Australian swimwear brand RAQ Apparel shut down its U.S. online store after new tariffs rendered its American operations financially unviable. This is a prime example of how small businesses are impacted disproportionately; they simply do not have the infrastructure and cashflow to facilitate doing business across the globe under the weight of tariffs this size. Small brands are not the only businesses that have had to step back from the U.S. market. Jaguar Land Rover paused shipments to the America in response to 25% tariffs on all foreign built cars on top of those specific to the UK. These added costs, in some cases, make retailing in the U.S. simply unfeasible.
Large companies can somewhat circumvent these duties. A story from last month reported that Apple had flown in multiple planes full of iPhones ahead of the tariff imposition. An expensive yet effective response, for the time being. Outside of the U.S., IKEA responded by reshuffling their global supply chain, completely halting production in the U.S. and China and investing in their European facilities to avoid getting caught in the crossfire of the ongoing trade disputes between the two largest markets in the world.
Other companies are simply adapting where they can. Uniqlo originally planned for rapid U.S. expansion this year, aiming for major market share. These efforts have been significantly scaled back, either delaying or cancelling several locations. As a Japanese company they are now faced with tariff exposure and uncertainty around future trade relations along with existing cultural hurdles. The Swedish company H&M was looking to steadily open new stores in the U.S. and grow their footprint, instead they are pivoting by closing underperforming U.S. stores and leaning more heavily into e-commerce. Tariffs on clothing and fabrics from Asia, combined with economic uncertainty and reduced footfall, has completely reconfigured their plans for the U.S. market. Instead, they are shifting their investments to Europe, India, and Latin America which they consider more stable markets.
The Strength of Europe
Europe is a robust and long-standing retail market with a wide array of audiences and retail environments. Pairing this with the relatively stable and predictable trade and regulatory environments the UK and EU offer allows brands to plan much longer term without sudden policy whiplash.

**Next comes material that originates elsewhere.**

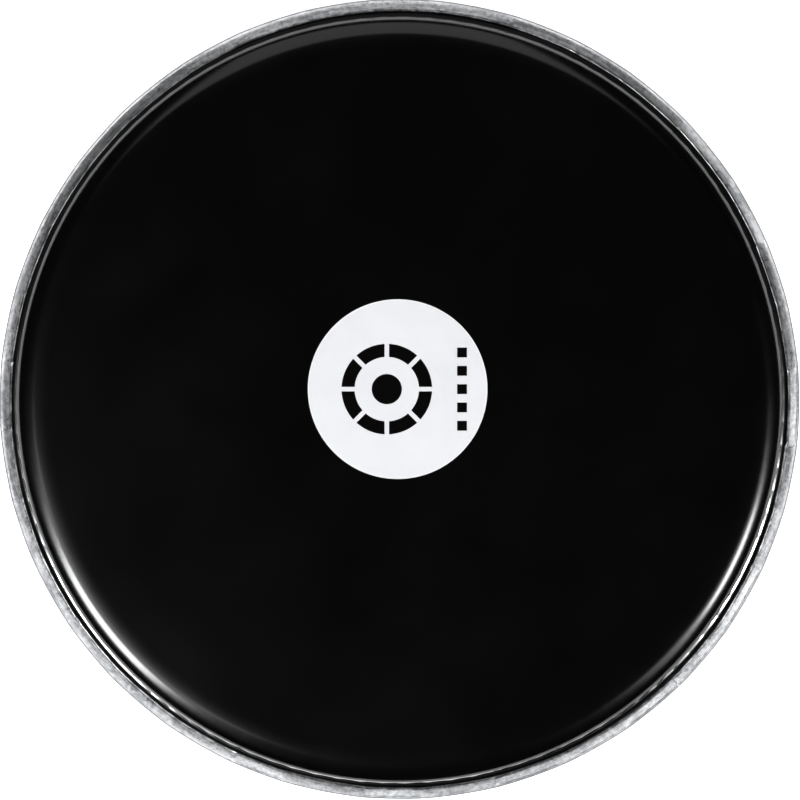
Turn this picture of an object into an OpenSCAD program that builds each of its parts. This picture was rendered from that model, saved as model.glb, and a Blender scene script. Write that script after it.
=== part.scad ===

The consumers of London, Paris, Milan, Berlin, and Amsterdam, are full of trend-savvy consumers who value innovation, sustainability, and unique brand stories. This lends an advantage to retailers in categories like fashion, wellness, and luxury, as European audiences are often more responsive to premium positioning than in the United States.
Some of this links heavily to how brick-and-mortar retail exists in these different markets. While the U.S. retail market is over-saturated and facing a mall-centric retail apocalypse, parts of Europe are thriving with hybrid retail models: curated storefronts and high streets, concept stores, and experiential flagships.
Especially in cities like London and Paris where retail still holds huge cultural weight. Both cities have an incredibly longstanding history of retail, with the likes of Oxford Street and the Liberty Department store which opened in 1875 in London and The Champs-Élysées and the LVMH owned Le Bon Marché which opened in 1838.
Brands can take individual advantage of this attitude in consumers too. European customers often reward heritage, craftsmanship, and originality, meaning smaller and mid-sized brands can punch above their weight. The U.S. market, by contrast, is deeply competitive and heavily driven by discounting, scale, and aggressive marketing spend.
The UK is the Doorway to Europe
Entering the European retail market might seem complex, but the UK offers a powerful and strategic starting point.
The retail environment in the UK is one of the best in the world and is home to some of the most famous shopping destinations in the world; Oxford Street, Harrods, The Trafford Centre, Regent Street, Selfridges, One Liverpool, the list goes on. Within this ecosystem there exists a startling blend of heritage and innovation, and retailers here get to speak to – and learn from – a truly global audience. This diversity shapes everything from product selection to in-store experience.
For global brands, London is often the first stepping stone into the European market. It has the international prestige, infrastructure, and consumer base that makes it a low-risk, high-reward entry point.
Particularly for brands coming from U.S. and Canada, the blend of North American business sensibilities and a shared language combined with a mature and robust retail ecosystem and access to European consumers is increasingly appealing. For retailers from Canada or the U.S., this means fewer cultural or operational hurdles than diving straight into France or Germany.
Investing in retail in the UK opens the door to Europe and an escape from the uncertainty that is currently impacting the American retail sector.